RB-52-2007 Conclusion of a Significant Agreement
Pursuant to &5 sec. 1 point 3 of the Regulation issued by the Minister of Finance on 19 October 2005 concerning current and periodical information pertaining to companies traded on the stock exchange (Dz. U. Nr 209, poz. 1744) ComArch S.A.'s Management Board announces that on 3 December 2007, ComArch S.A., COMARCH MANAGEMENT Spólka z ograniczona odpowiedzialnoscia " Spólka Komandytowo-Akcyjna (Ltd Joint Stock Partnership) and "COMARCH CORPORATE FINANCE" Closed Investment Fund concluded a contract with BAUER MEDIA INVEST" GmbH with its registered seat in Hamburg, Burchardstrasse 11.

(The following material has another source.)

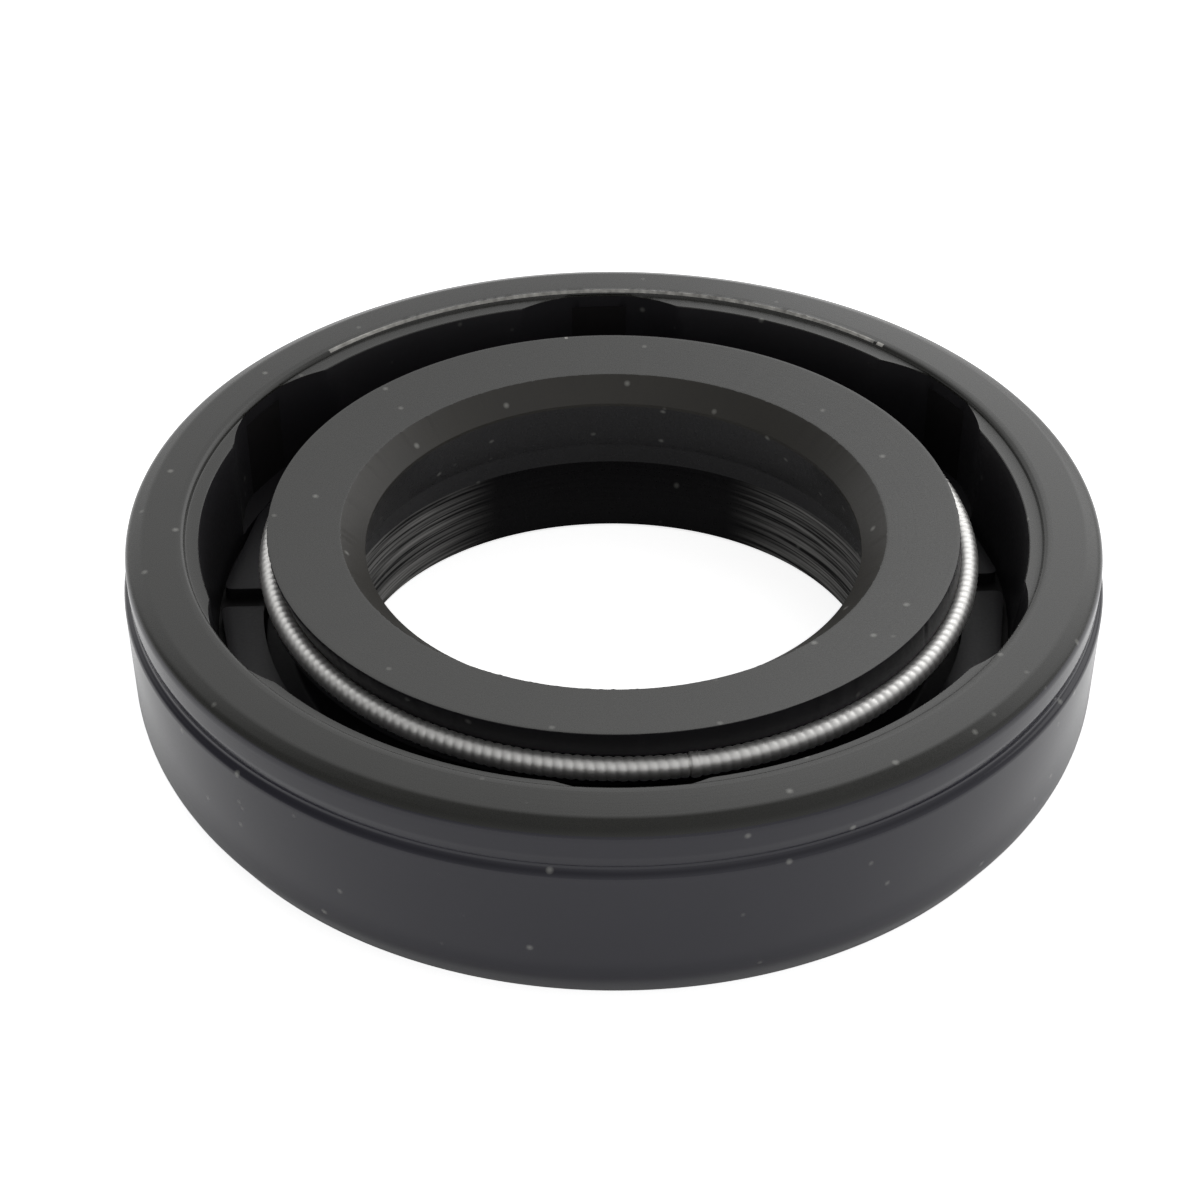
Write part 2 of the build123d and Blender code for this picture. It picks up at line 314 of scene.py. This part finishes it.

In consequence of this agreement ComArch S.A. declared:
A) bringing 2,267,814 (in words: two million two hundred sixty-seven thousand eight hundred fourteen) registered preferential shares and 270,555 (in words: two hundred seventy thousand five hundred fifty-five) ordinary bearer INTERIA.PL SA shares to cover an increase in share capital of 'COMARCH MANAGEMENT Ltd' Joint Stock Partnership. The shares constitute 36.08 % (in words: thirty-six percent and 08/100) of share capital of INTERIA.PL S.A. and entitle to 48.48 % (in words: forty-eight percent and 48/100) of votes at the annual general meeting of INTERIA.PL S.A.
B) to ensure sales by 'COMARCH MANAGEMENT Ltd' Joint Stock Partnership the above-mentioned INTERIA.PL SA shares to "BAUER MEDIA INVEST" GmbH by entering into a call of a buyer for INTERIA.PL SA shares for 80.00 PLN (in words: eighty zlotys) for each registered preferential share and 66.62 PLN (in words: sixty-six zlotys and 62/100) for each ordinary bearer share;
C) further more ComArch SA and 'COMARCH MANAGEMENT Ltd' Joint Stock Partnership declared to call a General Meeting three working days before a settlement of the call for the sale of INTERIA.PL SA shares the latest. The agenda of this general meeting will include changes in membership of the Management Board and the Supervisory Board of INTERIA.PL SA. ComArch SA and 'COMARCH MANAGEMENT Ltd' Joint Stock Partnership declared to vote for their dismissal and conditional appointment of new members of the Management Board and the Supervisory Board of INTERIA.PL SA. designated by "BAUER MEDIA INVEST" GmbH as at the purchase date.
D) This is the unconditional agreement. The invoker may withdraw from the contract when the call is impossible to make. In case of withdrawing from the contract, ComArch SA, 'COMARCH MANAGEMENT Ltd' Joint Stock Partnership and "COMARCH CORPORATE FINANCE" Closed Investment Fund declared to transfer the ownership of INTERIA.PL SA shares back to ComArch S.A. up to 45 days from the withdrawing the call.
(E) The contract provides that BAUER MEDIA INVEST GmbH shall be bound to pay a contractual penalty in the following cases:
a. the sum of 120 million PLN in the case of evading the obligation to declare and conduct the notice in accordance with the provisions of the contract,
b. the sum of 100,000 PLN for each case where there is a violation of the obligation not to give employment to ComArch S.A. employees or to people cooperating with Comarch S.A.
(F) The contract provides that ComArch S.A. shall pay a contractual penalty in the following cases:
(a) the sum of 120 million PLN where 'COMARCH MANAGEMENT Ltd' Joint Stock Partnership does not register the sale of all of the shares it possesses in INTERIA.PL S.A. in response to the notice and, further, where ComArch S.A., 'COMARCH MANAGEMENT Ltd' Joint Stock Partnership, or entities connected with COMARCH, take action to terminate the legal validity of the register of sale referred to above.
(b) the sum of 120 million PLN where the obligation stipulated in point D to transfer INTERIA.PL S.A. shares back to ComArch S.A. is not satisfied.
(c) the sum of 10 million PLN or each case where ComArch S.A., or entities connected with ComArch S.A., violate the ban on competition with INTERIA.PL S.A. provided for in the contract
(d) the sum of 100,000 PLN for each case where the obligation not to employ employees of INTERIA.PL S.A. and people cooperating with INTERIA.PL S.A. is violated.
The contract is to be judged as significant because its value exceeds 10% of Comarch S.A.'s equity.